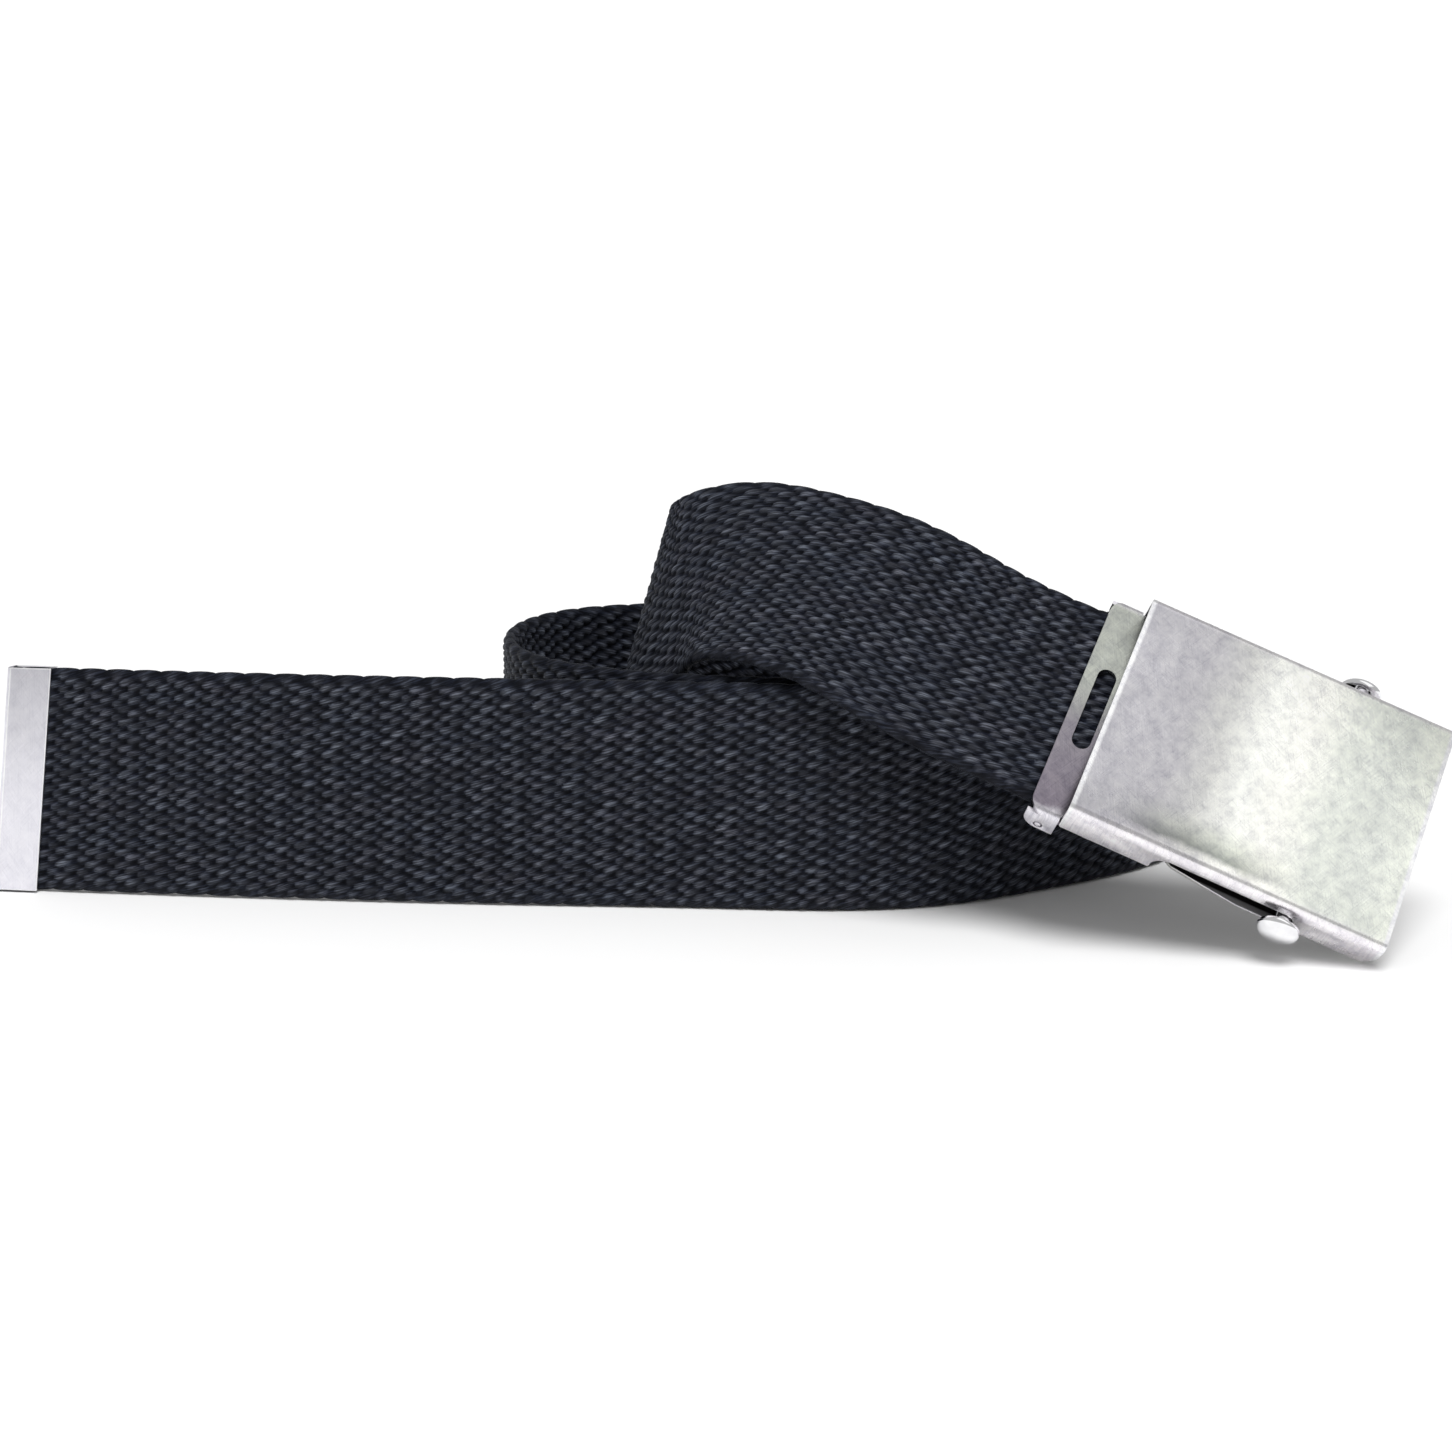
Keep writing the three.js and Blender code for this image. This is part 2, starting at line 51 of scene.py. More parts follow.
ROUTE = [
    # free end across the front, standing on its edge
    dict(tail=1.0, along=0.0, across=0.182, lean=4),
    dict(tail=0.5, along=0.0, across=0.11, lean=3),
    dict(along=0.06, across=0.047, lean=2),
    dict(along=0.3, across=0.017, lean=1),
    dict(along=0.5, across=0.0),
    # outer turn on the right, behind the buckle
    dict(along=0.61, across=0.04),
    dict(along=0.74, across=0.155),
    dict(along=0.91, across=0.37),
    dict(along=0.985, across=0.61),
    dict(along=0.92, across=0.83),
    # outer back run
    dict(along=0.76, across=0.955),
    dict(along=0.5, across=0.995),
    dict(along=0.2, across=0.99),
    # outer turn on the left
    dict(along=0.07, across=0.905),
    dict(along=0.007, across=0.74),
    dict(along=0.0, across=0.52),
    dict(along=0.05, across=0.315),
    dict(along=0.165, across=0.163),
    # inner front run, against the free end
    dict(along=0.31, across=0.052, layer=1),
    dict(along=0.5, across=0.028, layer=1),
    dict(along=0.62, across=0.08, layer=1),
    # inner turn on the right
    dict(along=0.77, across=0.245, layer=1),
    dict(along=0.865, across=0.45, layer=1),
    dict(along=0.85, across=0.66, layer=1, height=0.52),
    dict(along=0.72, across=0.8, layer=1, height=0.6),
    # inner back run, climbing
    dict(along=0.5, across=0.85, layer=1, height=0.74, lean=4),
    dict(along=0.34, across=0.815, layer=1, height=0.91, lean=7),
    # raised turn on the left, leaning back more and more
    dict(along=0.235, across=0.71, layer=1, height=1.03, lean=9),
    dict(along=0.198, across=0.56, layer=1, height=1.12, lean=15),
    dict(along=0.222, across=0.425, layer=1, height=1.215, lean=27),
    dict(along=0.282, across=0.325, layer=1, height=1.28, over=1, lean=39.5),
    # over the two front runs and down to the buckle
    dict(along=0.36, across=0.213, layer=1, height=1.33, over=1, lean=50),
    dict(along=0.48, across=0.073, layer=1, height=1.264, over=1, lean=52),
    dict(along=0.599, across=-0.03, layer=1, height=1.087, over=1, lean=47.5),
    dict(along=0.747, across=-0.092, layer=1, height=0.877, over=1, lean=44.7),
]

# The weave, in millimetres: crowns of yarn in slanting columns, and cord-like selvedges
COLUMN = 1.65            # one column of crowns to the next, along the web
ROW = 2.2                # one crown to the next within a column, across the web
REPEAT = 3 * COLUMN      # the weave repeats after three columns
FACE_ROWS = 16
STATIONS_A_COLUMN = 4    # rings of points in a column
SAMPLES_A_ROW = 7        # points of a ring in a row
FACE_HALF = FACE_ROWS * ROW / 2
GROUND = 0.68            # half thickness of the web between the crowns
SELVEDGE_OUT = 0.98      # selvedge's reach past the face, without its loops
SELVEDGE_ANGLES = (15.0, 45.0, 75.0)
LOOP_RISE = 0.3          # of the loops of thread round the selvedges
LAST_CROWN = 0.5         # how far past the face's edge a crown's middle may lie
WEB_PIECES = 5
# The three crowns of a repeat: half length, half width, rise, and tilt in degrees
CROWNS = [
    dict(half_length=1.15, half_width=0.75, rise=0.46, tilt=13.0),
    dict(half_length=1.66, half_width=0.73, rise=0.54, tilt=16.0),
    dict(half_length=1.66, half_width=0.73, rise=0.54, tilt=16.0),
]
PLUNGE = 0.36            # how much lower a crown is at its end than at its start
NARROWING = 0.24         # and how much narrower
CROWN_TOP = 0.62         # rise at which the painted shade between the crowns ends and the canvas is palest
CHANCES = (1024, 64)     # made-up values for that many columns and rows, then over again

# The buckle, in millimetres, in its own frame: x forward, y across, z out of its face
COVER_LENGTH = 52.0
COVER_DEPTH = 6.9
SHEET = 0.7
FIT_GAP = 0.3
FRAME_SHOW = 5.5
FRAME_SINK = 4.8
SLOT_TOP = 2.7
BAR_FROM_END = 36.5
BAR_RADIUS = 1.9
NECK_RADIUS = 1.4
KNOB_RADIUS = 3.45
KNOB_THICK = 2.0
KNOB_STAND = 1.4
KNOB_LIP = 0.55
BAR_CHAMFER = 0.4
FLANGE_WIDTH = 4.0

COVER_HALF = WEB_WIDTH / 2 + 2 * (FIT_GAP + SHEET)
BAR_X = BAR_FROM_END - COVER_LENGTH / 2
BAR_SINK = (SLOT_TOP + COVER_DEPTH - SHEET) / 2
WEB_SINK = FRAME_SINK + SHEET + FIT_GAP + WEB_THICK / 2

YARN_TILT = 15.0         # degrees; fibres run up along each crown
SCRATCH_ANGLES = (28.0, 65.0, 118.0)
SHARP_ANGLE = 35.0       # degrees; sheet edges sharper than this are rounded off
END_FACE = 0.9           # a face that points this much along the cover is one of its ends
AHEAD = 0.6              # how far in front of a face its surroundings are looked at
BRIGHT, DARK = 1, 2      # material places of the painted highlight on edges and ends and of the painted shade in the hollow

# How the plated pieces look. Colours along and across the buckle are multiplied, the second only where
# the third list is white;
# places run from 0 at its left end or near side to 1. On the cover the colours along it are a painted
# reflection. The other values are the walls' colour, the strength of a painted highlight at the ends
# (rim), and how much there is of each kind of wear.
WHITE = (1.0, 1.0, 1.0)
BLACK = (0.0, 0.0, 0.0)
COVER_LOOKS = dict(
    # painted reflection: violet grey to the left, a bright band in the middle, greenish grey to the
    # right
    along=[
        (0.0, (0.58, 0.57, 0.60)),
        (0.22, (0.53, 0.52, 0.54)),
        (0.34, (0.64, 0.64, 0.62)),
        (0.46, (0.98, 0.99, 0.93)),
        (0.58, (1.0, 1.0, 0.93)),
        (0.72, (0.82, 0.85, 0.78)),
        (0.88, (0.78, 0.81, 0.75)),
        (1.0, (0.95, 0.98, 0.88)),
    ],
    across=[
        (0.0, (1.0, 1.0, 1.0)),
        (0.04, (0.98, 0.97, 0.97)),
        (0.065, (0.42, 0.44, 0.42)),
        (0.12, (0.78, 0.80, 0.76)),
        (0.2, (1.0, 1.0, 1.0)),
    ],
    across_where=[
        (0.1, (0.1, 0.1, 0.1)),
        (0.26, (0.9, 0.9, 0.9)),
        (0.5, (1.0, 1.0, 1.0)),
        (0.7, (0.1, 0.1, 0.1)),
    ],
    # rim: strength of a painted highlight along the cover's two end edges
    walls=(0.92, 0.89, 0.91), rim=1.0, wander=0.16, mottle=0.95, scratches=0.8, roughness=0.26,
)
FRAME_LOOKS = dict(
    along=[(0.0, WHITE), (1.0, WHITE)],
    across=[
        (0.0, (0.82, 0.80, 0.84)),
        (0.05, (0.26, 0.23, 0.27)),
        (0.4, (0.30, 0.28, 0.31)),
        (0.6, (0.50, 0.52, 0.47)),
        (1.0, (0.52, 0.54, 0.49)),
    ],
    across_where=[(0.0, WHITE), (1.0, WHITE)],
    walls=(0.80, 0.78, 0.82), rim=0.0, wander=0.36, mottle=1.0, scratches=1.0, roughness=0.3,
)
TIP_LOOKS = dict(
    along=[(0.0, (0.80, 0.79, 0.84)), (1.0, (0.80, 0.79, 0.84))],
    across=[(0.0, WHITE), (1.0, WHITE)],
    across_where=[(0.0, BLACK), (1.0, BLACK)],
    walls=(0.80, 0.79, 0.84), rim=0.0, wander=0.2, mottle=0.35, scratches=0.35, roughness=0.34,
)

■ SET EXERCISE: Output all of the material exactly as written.

■ WRITTEN REPLY:
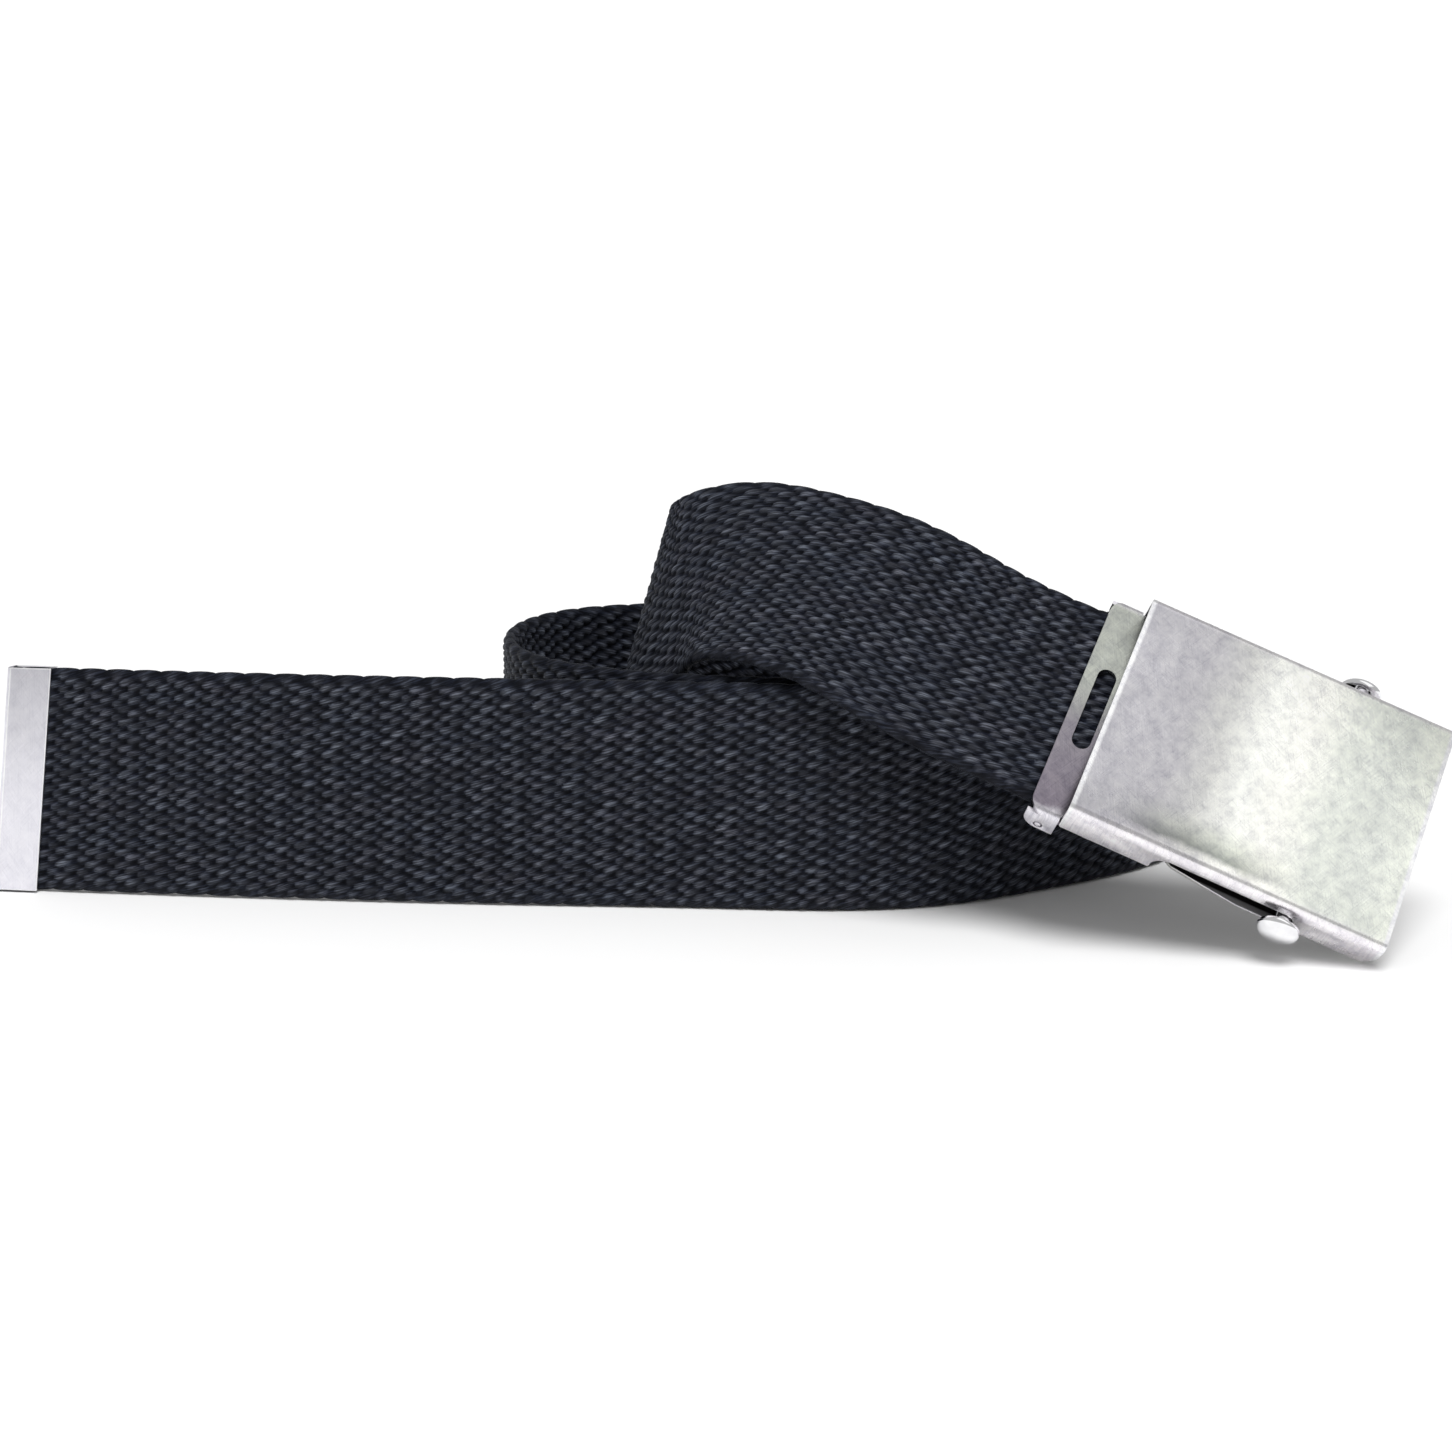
Keep writing the three.js and Blender code for this image. This is part 2, starting at line 51 of scene.py. More parts follow.
ROUTE = [
    # free end across the front, standing on its edge
    dict(tail=1.0, along=0.0, across=0.182, lean=4),
    dict(tail=0.5, along=0.0, across=0.11, lean=3),
    dict(along=0.06, across=0.047, lean=2),
    dict(along=0.3, across=0.017, lean=1),
    dict(along=0.5, across=0.0),
    # outer turn on the right, behind the buckle
    dict(along=0.61, across=0.04),
    dict(along=0.74, across=0.155),
    dict(along=0.91, across=0.37),
    dict(along=0.985, across=0.61),
    dict(along=0.92, across=0.83),
    # outer back run
    dict(along=0.76, across=0.955),
    dict(along=0.5, across=0.995),
    dict(along=0.2, across=0.99),
    # outer turn on the left
    dict(along=0.07, across=0.905),
    dict(along=0.007, across=0.74),
    dict(along=0.0, across=0.52),
    dict(along=0.05, across=0.315),
    dict(along=0.165, across=0.163),
    # inner front run, against the free end
    dict(along=0.31, across=0.052, layer=1),
    dict(along=0.5, across=0.028, layer=1),
    dict(along=0.62, across=0.08, layer=1),
    # inner turn on the right
    dict(along=0.77, across=0.245, layer=1),
    dict(along=0.865, across=0.45, layer=1),
    dict(along=0.85, across=0.66, layer=1, height=0.52),
    dict(along=0.72, across=0.8, layer=1, height=0.6),
    # inner back run, climbing
    dict(along=0.5, across=0.85, layer=1, height=0.74, lean=4),
    dict(along=0.34, across=0.815, layer=1, height=0.91, lean=7),
    # raised turn on the left, leaning back more and more
    dict(along=0.235, across=0.71, layer=1, height=1.03, lean=9),
    dict(along=0.198, across=0.56, layer=1, height=1.12, lean=15),
    dict(along=0.222, across=0.425, layer=1, height=1.215, lean=27),
    dict(along=0.282, across=0.325, layer=1, height=1.28, over=1, lean=39.5),
    # over the two front runs and down to the buckle
    dict(along=0.36, across=0.213, layer=1, height=1.33, over=1, lean=50),
    dict(along=0.48, across=0.073, layer=1, height=1.264, over=1, lean=52),
    dict(along=0.599, across=-0.03, layer=1, height=1.087, over=1, lean=47.5),
    dict(along=0.747, across=-0.092, layer=1, height=0.877, over=1, lean=44.7),
]

# The weave, in millimetres: crowns of yarn in slanting columns, and cord-like selvedges
COLUMN = 1.65            # one column of crowns to the next, along the web
ROW = 2.2                # one crown to the next within a column, across the web
REPEAT = 3 * COLUMN      # the weave repeats after three columns
FACE_ROWS = 16
STATIONS_A_COLUMN = 4    # rings of points in a column
SAMPLES_A_ROW = 7        # points of a ring in a row
FACE_HALF = FACE_ROWS * ROW / 2
GROUND = 0.68            # half thickness of the web between the crowns
SELVEDGE_OUT = 0.98      # selvedge's reach past the face, without its loops
SELVEDGE_ANGLES = (15.0, 45.0, 75.0)
LOOP_RISE = 0.3          # of the loops of thread round the selvedges
LAST_CROWN = 0.5         # how far past the face's edge a crown's middle may lie
WEB_PIECES = 5
# The three crowns of a repeat: half length, half width, rise, and tilt in degrees
CROWNS = [
    dict(half_length=1.15, half_width=0.75, rise=0.46, tilt=13.0),
    dict(half_length=1.66, half_width=0.73, rise=0.54, tilt=16.0),
    dict(half_length=1.66, half_width=0.73, rise=0.54, tilt=16.0),
]
PLUNGE = 0.36            # how much lower a crown is at its end than at its start
NARROWING = 0.24         # and how much narrower
CROWN_TOP = 0.62         # rise at which the painted shade between the crowns ends and the canvas is palest
CHANCES = (1024, 64)     # made-up values for that many columns and rows, then over again

# The buckle, in millimetres, in its own frame: x forward, y across, z out of its face
COVER_LENGTH = 52.0
COVER_DEPTH = 6.9
SHEET = 0.7
FIT_GAP = 0.3
FRAME_SHOW = 5.5
FRAME_SINK = 4.8
SLOT_TOP = 2.7
BAR_FROM_END = 36.5
BAR_RADIUS = 1.9
NECK_RADIUS = 1.4
KNOB_RADIUS = 3.45
KNOB_THICK = 2.0
KNOB_STAND = 1.4
KNOB_LIP = 0.55
BAR_CHAMFER = 0.4
FLANGE_WIDTH = 4.0

COVER_HALF = WEB_WIDTH / 2 + 2 * (FIT_GAP + SHEET)
BAR_X = BAR_FROM_END - COVER_LENGTH / 2
BAR_SINK = (SLOT_TOP + COVER_DEPTH - SHEET) / 2
WEB_SINK = FRAME_SINK + SHEET + FIT_GAP + WEB_THICK / 2

YARN_TILT = 15.0         # degrees; fibres run up along each crown
SCRATCH_ANGLES = (28.0, 65.0, 118.0)
SHARP_ANGLE = 35.0       # degrees; sheet edges sharper than this are rounded off
END_FACE = 0.9           # a face that points this much along the cover is one of its ends
AHEAD = 0.6              # how far in front of a face its surroundings are looked at
BRIGHT, DARK = 1, 2      # material places of the painted highlight on edges and ends and of the painted shade in the hollow

# How the plated pieces look. Colours along and across the buckle are multiplied, the second only where
# the third list is white;
# places run from 0 at its left end or near side to 1. On the cover the colours along it are a painted
# reflection. The other values are the walls' colour, the strength of a painted highlight at the ends
# (rim), and how much there is of each kind of wear.
WHITE = (1.0, 1.0, 1.0)
BLACK = (0.0, 0.0, 0.0)
COVER_LOOKS = dict(
    # painted reflection: violet grey to the left, a bright band in the middle, greenish grey to the
    # right
    along=[
        (0.0, (0.58, 0.57, 0.60)),
        (0.22, (0.53, 0.52, 0.54)),
        (0.34, (0.64, 0.64, 0.62)),
        (0.46, (0.98, 0.99, 0.93)),
        (0.58, (1.0, 1.0, 0.93)),
        (0.72, (0.82, 0.85, 0.78)),
        (0.88, (0.78, 0.81, 0.75)),
        (1.0, (0.95, 0.98, 0.88)),
    ],
    across=[
        (0.0, (1.0, 1.0, 1.0)),
        (0.04, (0.98, 0.97, 0.97)),
        (0.065, (0.42, 0.44, 0.42)),
        (0.12, (0.78, 0.80, 0.76)),
        (0.2, (1.0, 1.0, 1.0)),
    ],
    across_where=[
        (0.1, (0.1, 0.1, 0.1)),
        (0.26, (0.9, 0.9, 0.9)),
        (0.5, (1.0, 1.0, 1.0)),
        (0.7, (0.1, 0.1, 0.1)),
    ],
    # rim: strength of a painted highlight along the cover's two end edges
    walls=(0.92, 0.89, 0.91), rim=1.0, wander=0.16, mottle=0.95, scratches=0.8, roughness=0.26,
)
FRAME_LOOKS = dict(
    along=[(0.0, WHITE), (1.0, WHITE)],
    across=[
        (0.0, (0.82, 0.80, 0.84)),
        (0.05, (0.26, 0.23, 0.27)),
        (0.4, (0.30, 0.28, 0.31)),
        (0.6, (0.50, 0.52, 0.47)),
        (1.0, (0.52, 0.54, 0.49)),
    ],
    across_where=[(0.0, WHITE), (1.0, WHITE)],
    walls=(0.80, 0.78, 0.82), rim=0.0, wander=0.36, mottle=1.0, scratches=1.0, roughness=0.3,
)
TIP_LOOKS = dict(
    along=[(0.0, (0.80, 0.79, 0.84)), (1.0, (0.80, 0.79, 0.84))],
    across=[(0.0, WHITE), (1.0, WHITE)],
    across_where=[(0.0, BLACK), (1.0, BLACK)],
    walls=(0.80, 0.79, 0.84), rim=0.0, wander=0.2, mottle=0.35, scratches=0.35, roughness=0.34,
)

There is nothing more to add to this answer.